4.2 As Malaysia is on a stable path to becoming a high-income nation, the government should further amend section 60A to implement 40 hours of work per week in the next round of Employment Act amendments.
4.3 Given that the Philippines has increased its maternity leave to 105 days and Thailand has increased to 98 days. Malaysian workers should also be entitled to 98 days paid maternity leave in accordance with ILO Convention 183 on maternity protection. The government should also progressively increase the paternity leave to 14 days.
4.5 As workers in Malaysia have minimum annual leave, the government should ensure workers enjoy all gazetted federal and their state public holidays
4.6 While recognizing the government’s effort to introduce the discrimination provisions, we call on the government to further strengthen the provisions in both pre-employment and in employment discrimination, A clear definition of discrimination should be included to address both direct and indirect discrimination against women. The ILO C111 Convention on Discrimination should be the reference point. Equal pay for work of equal value as defined by Convention 100 should also be included.
4.7 The government should withdraw the restrictions on employment of foreign spouses. The statement of prohibition from employment from the visas of foreign spouses of Malaysians should be removed. This will positively impact women in binational marriages and ensure their economic autonomy.
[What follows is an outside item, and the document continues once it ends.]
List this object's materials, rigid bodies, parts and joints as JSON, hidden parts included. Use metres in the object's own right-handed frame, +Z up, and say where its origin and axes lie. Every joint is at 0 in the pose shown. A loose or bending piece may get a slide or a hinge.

4.8 The forced labour section should be further strengthened by giving a comprehensive definition and criteria for enforcement. A strong forced labour section in the Employment Act will have an interlocking impact with Passport Act that prohibit confiscation of travel documents. The government should allocate budgets to educate employers and the public to prevent illegal restriction of movement of migrant workers and domestic workers.